With Henderson occasionally tucking in, this meant Liverpool outnumbered Swansea in midfield often leading to 3v2 and 4v2 situations. This raised the tempo of their passing, and with Sturridge floating along the final third, Swansea were being pulled out of position, allowing the Reds to get into dangerous positions. Coutinho was the main man in midfield – he linked play from deep positions, provided an extra passing option in midfield, and his departure due to injury saw Liverpool’s attack dip severely.
While the midfield is predominantly a key area on the pitch, wide areas have also become a decisive factor in whether a team is victorious. More specifically, it was interesting to see how both sides used their wingers. While Henderson provides powerful running from a narrow position, he was focused on making up the numbers in midfield, assuring that Liverpool dominated that area.
However, Moses provided a direct threat on the left flank, often attacking Angel Rangel – who was left to defend the Nigerian winger, seeing as Dyer ignored his defensive duties. Moses enjoyed a wonderful half, combining pace and trickery to often get into great positions on the left flank, and he capped off his impressive first half performance with a well taken goal, to hand his side the lead.
Meanwhile, Swansea chased shadows in the first half, struggling to dictate the tempo of the match, in the first half. Britton and Shelvey were able to sustain possession in deep positions, but failed tip the balance of the match in Liverpool’s third. Opposed to providing penetration from central areas, Laudrup’s men relied on Dyer’s confident runs from wide areas to push them forward, where he often played balls to the opposite flanks or to Bony and Michu between the lines.
Liverpool were balanced in wide areas – they focused on midfield superiority and exposing the space on the left flank, while Swansea lacked an attacking balance, thus calling for a change in shape in the second half.
As expected, Laudrup tinkered with his tactical shape, introducing Jonathan De Guzman for Dyer, which left Swansea in a 4-3-1-2. De Guzman tucked into midfield on the right side and Routledge moved over to the left. While this did leave Rangel without any protection, he was encouraged to move forward and he often got behind Moses, providing width on the right flank.
Yet, despite Rangel’s threat from out wide, Swansea began to dominate midfield. Liverpool’s lack of pressure allowed De Guzman and Britton to keep possession, thus putting Shelvey in his comfort zone to attack space from deep positions. Shelvey looked uncomfortable in a double-pivot as his runs from midfield was limited, and surprisingly his role in midfield led to Michu’s equalizer.
Shelvey made a run from a deeper position in midfield dragging a Liverpool defender out of position, leaving space for Michu to attack – Shelvey cleverly nodded the direct ball into space for Michu to latch onto, and strike past Mignolet. Laudrup’s tactical change led to Michu’s equalizer but also contributed to Swansea’s dominance in the second half.

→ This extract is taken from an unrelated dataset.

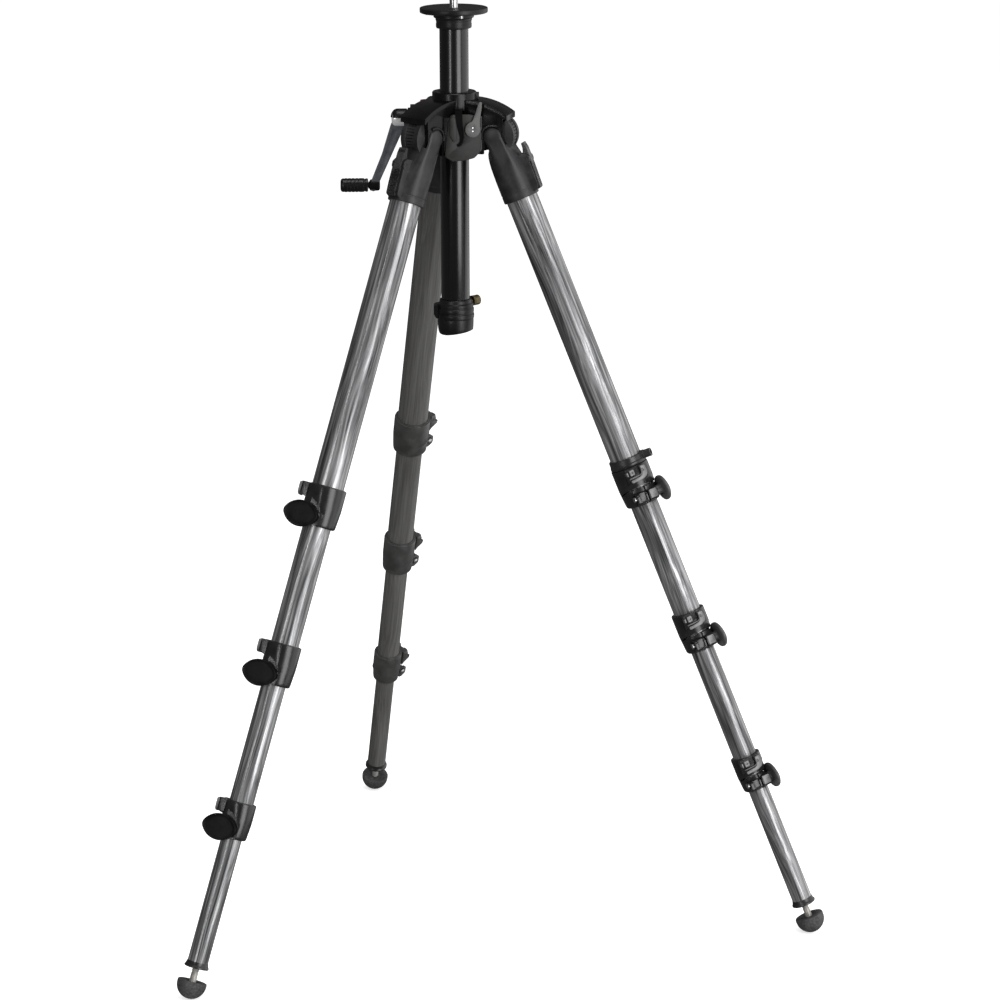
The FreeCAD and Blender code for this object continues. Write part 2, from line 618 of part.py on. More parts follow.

Bony was unable to complete the full 90 minutes, which saw Pozuelo enter the match, as Swansea reverted back to a 4-2-3-1. Pozuelo was positioned on the right, but he often drifted into midfield, while Shelvey moved closer to Michu. Swansea continued to create chances, but they were unable to find a winner.
Laudrup’s tactical change allowed his side to stamp their authority in the match – they focused on equaling the numbers in midfield, and Shelvey’s forward running,
Liverpool remains top of the Premier League with the draw – Rodgers’ men dominated the first, while Swansea picked up the tempo in the final 45 minutes, in a match that saw Shelvey contribute to all four goals. Laudrup’s tactical alteration shifted the match in terms of dominance, and based on chances created, Swansea were worthy of three points.
“I thought the assessment was simple. In the first 65 minutes, we were very good, both with and without the ball, and we looked really in control for that first 25 minutes,” Rodgers said.
“We showed great character to come from behind so early on in the game, but probably young Coutinho going off disrupted the flow of our game,” he added.
Rodgers will be content with the point, but he’ll more concerned with the recurring dip in second half performances. Liverpool have coped well without suspended striker Luis Suarez, but they lacked creativity in the second half and that will be an issue Rodgers will need to address in the future – what shouldn’t go unnoticed was how poor Liverpool was, once Coutinho departed.